A Spanish-Canadian company that moved into the area three years ago says it has found high-grade ore which will yield at least 62 tons of gold and up to 700 tons of copper. This is not far short of the 74 tons plundered by the conquistadores in their "golden era" between 1501 and 1545.
Work on a processing plant starts this autumn, and the first ingot is due to pour late next year. Meanwhile, heavy rigs with diamond-tipped drills are plunging deep into the earth day and night to chart the extent of the subterranean treasure.
Rio Narcea Gold Mines, with Spanish, North American and British capital, has set up offices in the small town of Salas, a medieval stopping point for pilgrims on the road west to Santiago de Compostela, and a short drive to the gold belt. The 4 sq mile area lies some 30 miles west of the Asturian capital, Oviedo, and the company has secured mineral rights across the ancient and complex rock formations throughout western Asturias.
The ore so far discovered is only "a small fraction", says Alberto Lavandeira, director of operations. "We haven't uncovered 10 per cent of it yet." He adds: "The deposits are much deeper than expected, about 100 yards down, under tons of rock. We had to reinterpret existing knowledge before we realised what we had."
The Romans knew about Asturian gold. Two thousand years ago, 60,000 slaves toiled in what was the Klondyke of the Roman empire. They built an elaborate system of gently descending canals to cascade over the gold-bearing gulches, then filtered the mud through straw and twigs to allow the heavy gold to drop through.
Traces of Roman channels and open-cast mines still dent the verdant slopes, iridescent in the spring sunshine, but the ancient workings were stripped long ago. Today's prospectors would find nothing if they panned the River Narcea except trout and salmon.
The villages of La Valle, Sierra Begega and Boinas are not uncharted frontier zones offering a bonanza for wild-eyed prospectors, but long- established - if tiny - pastoral communities. Accordingly, the company spent most of last year buying up properties on the land it proposed to mine.
"We spent $5m [pounds 3.3m] buying land, but it's worth it," says Mr Lavandeira. Most owners, some absentee, sold up, some offering their land before being asked. The abandoned dwellings of nine families in the hamlet of La Valle are swiftly being reclaimed by rampant grass and flowers.
But one canny local, sitting on a goldmine, is holding out for a better deal. Faustino Suarez stands before his spacious old house and complains the constant noise from the machines keeps him awake. He has finally accepted the company's offer of 77 million pesetas (pounds 380,000) for his house and 40 acres of pasture, but he won't move until the summer, when his sons, aged 10 and 14, finish their school term.

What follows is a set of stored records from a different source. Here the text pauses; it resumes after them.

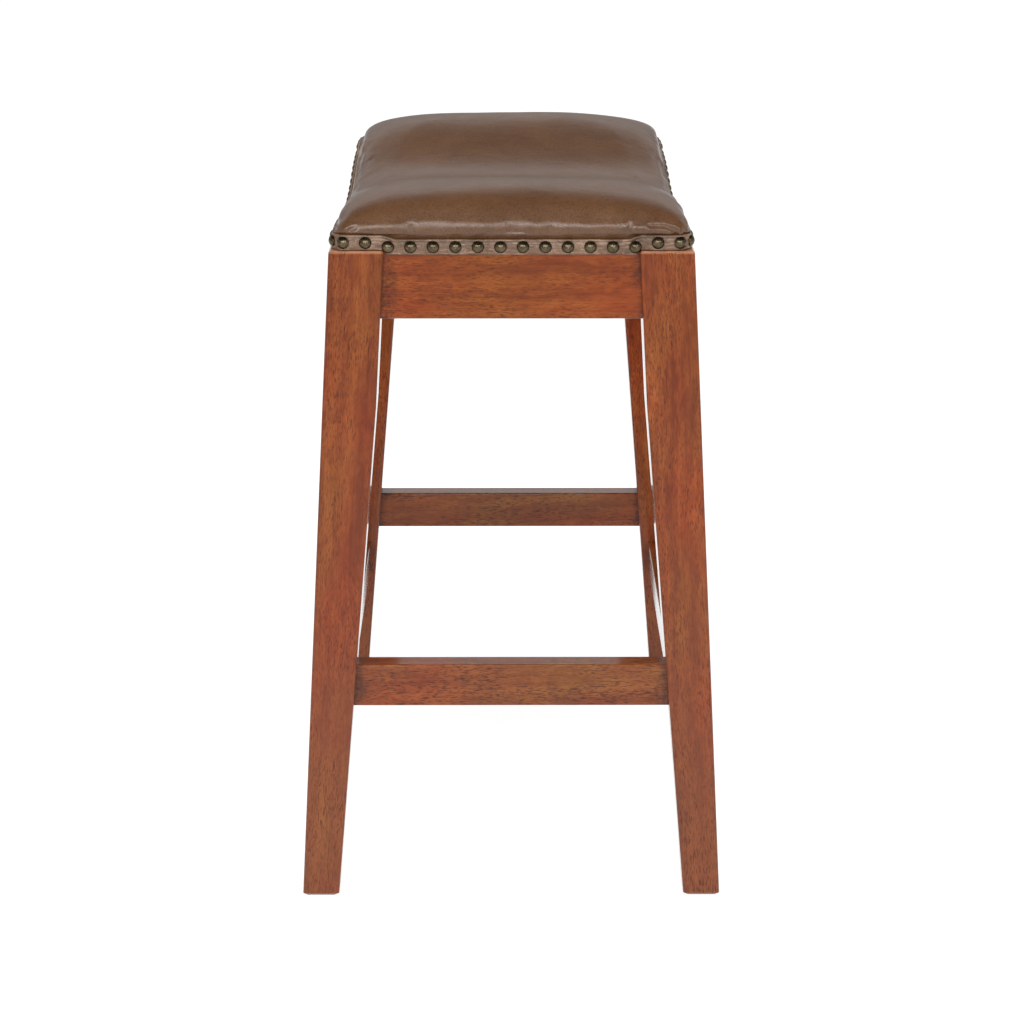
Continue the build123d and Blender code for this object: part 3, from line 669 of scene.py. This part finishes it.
def build_dust():
    columns, rows = 64, 40
    points, faces = [], []
    upper, lower = dust_top - 0.03, dust_top - 0.47
    for z in (upper, lower):
        for i in range(columns + 1):
            x = dust_x * (2 * i / columns - 1)
            limit = min(dust_y, dust_corner - abs(x))
            for j in range(rows + 1):
                y = limit * (2 * j / rows - 1)
                edge = min(dust_x - abs(x), limit - abs(y))
                slack = 0.5 * noise.noise(Vector((x / 26, y / 26, 3.3)))
                slack += 0.4 * noise.noise(Vector((x / 60, y / 60, 8.8)))
                sag = 0.9 * float(eased(edge, 8, 60)) + 0.55 * slack * float(eased(edge, 2, 18))
                points.append(Vector((x, y, z - saddle_drop(x) - max(sag, 0))))
    size = (columns + 1) * (rows + 1)

    def at(i, j):
        return i * (rows + 1) + j

    for i in range(columns):
        for j in range(rows):
            quad = (at(i, j), at(i + 1, j), at(i + 1, j + 1), at(i, j + 1))
            faces += [quad, tuple(size + k for k in quad[::-1])]
    rim = [at(i, 0) for i in range(columns + 1)] + [at(columns, j) for j in range(1, rows + 1)]
    rim += [at(i, rows) for i in range(columns - 1, -1, -1)] + [at(0, j) for j in range(rows - 1, 0, -1)]
    for a, b in zip(rim, rim[1:] + rim[:1]):
        faces.append((b, a, size + a, size + b))
    return points, faces


s = Shader("dust_cloth")
fibre = s.noise(s.place, 900, 3, 0.7)
clump = s.noise(s.place, 120, 3, 0.6)
s.set(Base_Color=s.ramp(s.math("ADD", s.math("MULTIPLY", fibre, 0.5), s.math("MULTIPLY", clump, 0.5)),
                        (0.35, rgb(24, 24, 25)), (0.65, rgb(46, 46, 48))),
      Roughness=0.95, Specular_IOR_Level=0.2, Normal=s.bump(fibre, 0.0002, 0.6))
dust = new_object("dust_cloth_sheet", *build_dust(), s.material)
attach(dust, "root")
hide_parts("dust_cover")

# Stage: pale floor, white surroundings and soft lamps.
floor = bpy.data.meshes.new("floor")
far = 14
floor.from_pydata([(-far, -far, 0), (far, -far, 0), (far, far, 0), (-far, far, 0)], [], [(0, 1, 2, 3)])
floor = bpy.data.objects.new("floor", floor)
scene.collection.objects.link(floor)
s = Shader("floor_paper")
s.set(Base_Color=(0.86, 0.86, 0.86, 1), Roughness=0.9, Specular_IOR_Level=0.0)
path = s.node("ShaderNodeLightPath").outputs
seen = s.math("MAXIMUM", path["Is Glossy Ray"], path["Is Transmission Ray"])
seen = s.math("MAXIMUM", path["Is Camera Ray"], seen)
paper = s.node("ShaderNodeBsdfDiffuse", {"Color": (0.55, 0.55, 0.55, 1)}).outputs[0]
white = s.node("ShaderNodeEmission", {"Strength": 0.76}).outputs[0]
bright = s.node("ShaderNodeAddShader", {0: paper, 1: white}).outputs[0]
shown = s.node("ShaderNodeMixShader", {0: seen, 1: s.surface.outputs[0], 2: bright}).outputs[0]
s.put(s.tree.nodes["Material Output"].inputs["Surface"], shown)
floor.data.materials.append(s.material)

# World: white to the camera, plain fill light, and a soft gradient in what reflects it.
world = bpy.data.worlds.new("studio")
scene.world = world
world.use_nodes = True
tree = world.node_tree
tree.nodes.clear()


def background(level):
    made = tree.nodes.new("ShaderNodeBackground")
    made.inputs[0].default_value = (level, level, level, 1)
    return made


def either(factor, off, on):
    made = tree.nodes.new("ShaderNodeMixShader")
    for socket, source in zip(made.inputs, (factor, off, on)):
        tree.links.new(source, socket)
    return made.outputs[0]


path = tree.nodes.new("ShaderNodeLightPath")
place = tree.nodes.new("ShaderNodeTexCoord")
split = tree.nodes.new("ShaderNodeSeparateXYZ")
ramp = tree.nodes.new("ShaderNodeValToRGB")
steps = ((0.0, 0.38), (0.22, 0.44), (0.31, 1.0), (0.39, 0.90), (0.44, 0.10), (1.0, 0.08))
while len(ramp.color_ramp.elements) < len(steps):
    ramp.color_ramp.elements.new(0.5)
for element, (position, level) in zip(ramp.color_ramp.elements, steps):
    element.position = position
    element.color = (level, level, level, 1)
mirrored, fill, plain = background(1), background(0.5), background(1)
tree.links.new(place.outputs["Generated"], split.inputs[0])
tree.links.new(split.outputs[2], ramp.inputs[0])
tree.links.new(ramp.outputs[0], mirrored.inputs[0])
lit = either(path.outputs["Is Glossy Ray"], fill.outputs[0], mirrored.outputs[0])
out = tree.nodes.new("ShaderNodeOutputWorld")
tree.links.new(either(path.outputs["Is Camera Ray"], lit, plain.outputs[0]), out.inputs[0])


def lamp(name, place, target, size, power, mirrored=True, lit=True):
    data = bpy.data.lights.new(name, "AREA")
    data.shape = "RECTANGLE"
    data.size, data.size_y = size
    data.energy = power
    made = bpy.data.objects.new(name, data)
    made.location = place
    made.rotation_euler = (Vector(target) - Vector(place)).to_track_quat("-Z", "Y").to_euler()
    made.visible_glossy, made.visible_diffuse = mirrored, lit
    scene.collection.objects.link(made)


lamp("lamp_left", (2.55, -1.15, 1.42), (0, 0, 0.5), (1.0, 0.55), 17)
lamp("lamp_right", (2.55, 1.15, 1.42), (0, 0, 0.5), (1.0, 0.55), 17)
lamp("lamp_front", (2.9, -0.15, 1.5), (0, 0, 0.6), (0.8, 0.5), 19, lit=False)
lamp("lamp_above", (0.7, 0.0, 2.5), (0, 0, 0.4), (1.8, 1.8), 27, mirrored=False)
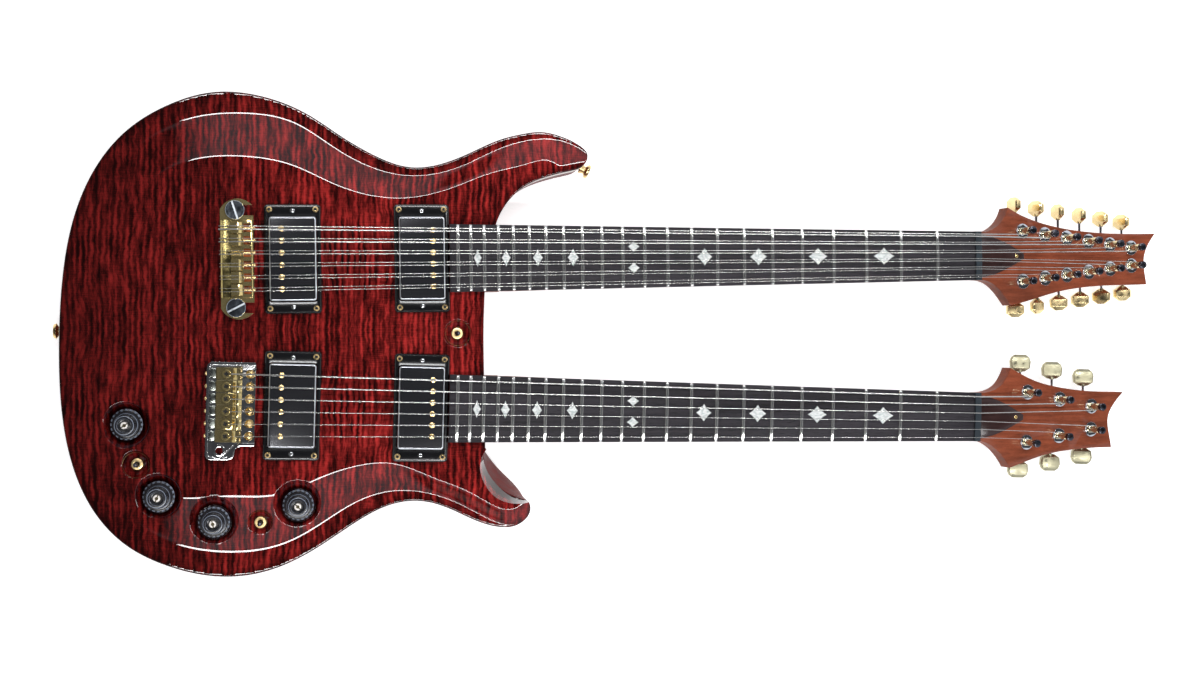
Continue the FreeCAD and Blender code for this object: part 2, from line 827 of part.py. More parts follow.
def fret(number):
    """A fret bent to the fingerboard's arc, with its crown above the wood."""
    x = fret_place(number) - fret_width / 2
    side = half_width(fret_place(number))
    low = board_top - camber(side)
    under = Part.Arc(vec(x, side, low), vec(x, 0, board_top), vec(x, -side, low)).toShape()
    inset = fret_height / 2
    high = board_top + fret_height - camber(side - inset)
    over = Part.Arc(vec(x, -side + inset, high), vec(x, 0, board_top + fret_height),
                    vec(x, side - inset, high)).toShape()
    wire = Part.Wire([under, Part.makeLine(vec(x, -side, low), vec(x, -side + inset, high)), over,
                      Part.makeLine(vec(x, side - inset, high), vec(x, side, low))])
    return Part.Face(wire).extrude(vec(fret_width, 0, 0))


def make_frets():
    frets = [fret(number + 1) for number in range(fret_count)]
    return solids_of([on_neck(piece, neck) for neck in NECKS for piece in frets])


def string_list(neck):
    """Each string as its radius and its places across the nut and the bridge, bass side first."""
    at_nut = string_share_places(string_spread_at_nut)
    at_bridge = string_share_places(string_spread_at_bridge)
    strings = []
    for course in six_places:
        if neck["strings"] == 1:
            strings.append((string_radii[course], at_nut[course], at_bridge[course]))
            continue
        for side, radius in ((1, octave_radii[course]), (-1, string_radii[course])):
            strings.append((radius, at_nut[course] + side * course_gap_at_nut / 2,
                            at_bridge[course] + side * course_gap_at_bridge / 2))
    return strings


def make_nut(neck):
    side = nut_width / 2
    low = neck_seat_height
    top = board_top + nut_rise
    high = top - camber(side)
    crown = Part.Arc(vec(0, side, high), vec(0, 0, top), vec(0, -side, high)).toShape()
    wire = Part.Wire([Part.makeLine(vec(0, side, low), vec(0, side, high)), crown,
                      Part.makeLine(vec(0, -side, high), vec(0, -side, low)),
                      Part.makeLine(vec(0, -side, low), vec(0, side, low))])
    nut = moved(Part.Face(wire).extrude(vec(nut_length, 0, 0)), scale_length)
    slots = []
    for radius, y, bridge_y in string_list(neck):
        room = radius + string_clearance
        floor = nut_string_height - camber(y) - room
        slots.append(box(vec(scale_length - nut_length, y - room, floor),
                         vec(head_start + nut_length, y + room, top + nut_length)))
    return on_neck(nut.cut(slots), neck)


def make_nuts():
    return solids_of([make_nut(neck) for neck in NECKS])


def tube_along(points, radius):
    """A round rod through the points, with mitred corners."""
    path = Part.makePolygon(points)
    circle = Part.Wire(Part.makeCircle(radius, points[0], points[1] - points[0]))
    return path.makePipeShell([circle], True, False, 1)


def head_point(x, y, z):
    """A point of a headstock's frame in its neck's frame."""
    slope = math.radians(head_angle)
    return vec(head_start + x * math.cos(slope) + z * math.sin(slope), y,
               neck_seat_height - x * math.sin(slope) + z * math.cos(slope))


def posts_in_string_order(neck):
    """Post places from the bass side string to the treble side string."""
    places = post_places(neck)
    bass = [place for place in places if place[2] > 0]
    treble = [place for place in places if place[2] < 0]
    return bass + treble[::-1]


def bridge_end(neck, radius, y):
    """Where a string runs behind its saddle, seen from the saddle backwards."""
    height = saddle_string_height - camber(y)
    if neck["strings"] == 1:
        return [vec(-lock_screw_back + lock_screw_radius + radius + string_clearance, y,
                    height - saddle_gap)]
    back = -bar_back - radius - string_clearance
    return [vec(back, y, bar_tail + radius + string_clearance), vec(back, y, bar_floor + bar_edge)]


def make_string(neck, radius, nut_y, bridge_y, post):
    x, y, side = post
    near = y - side * (post_radius + radius + string_clearance)
    points = [head_point(x, near, string_post_height),
              vec(head_start, nut_y, nut_string_height - camber(nut_y)),
              vec(0, bridge_y, saddle_string_height - camber(bridge_y))]
    points += bridge_end(neck, radius, bridge_y)
    return on_neck(tube_along(points, radius), neck)


def make_strings():
    found = []
    for neck in NECKS:
        for (radius, nut_y, bridge_y), post in zip(string_list(neck), posts_in_string_order(neck)):
            found.append(make_string(neck, radius, nut_y, bridge_y, post))
    return solids_of(found)


# Tuners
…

He wants another 300,000 pesetas compensation for the noise and inconvenience.
"Don't press me, Faustino," snaps Mr Lavandeira. "We'll arrange for sound- proofing or lodgings nearby, but we're not giving you any more money," and he stamps away across the umber mud. Faustino then concedes he has done well from the deal - he bought a 16th-century palace in the next valley with the proceeds - "but it needs a lot of work, and the land isn't as good as here.
"We never wanted to go; now we just want peace for the short time remaining. This house has been in my wife's family for generations: now I know there's gold, I'm worried I've sold too cheap."
Overlooking Faustino's house, up the hill in Begega, is the company's preparation plant, where a dozen young geologists analyse the long cylinders of rock screwed from the earth. The gold does not appear in nuggets but is dispersed in microscopic fragments, so the ore must be ground and subjected to a succession of chemical processes to yield its treasure of five grams of gold per ton.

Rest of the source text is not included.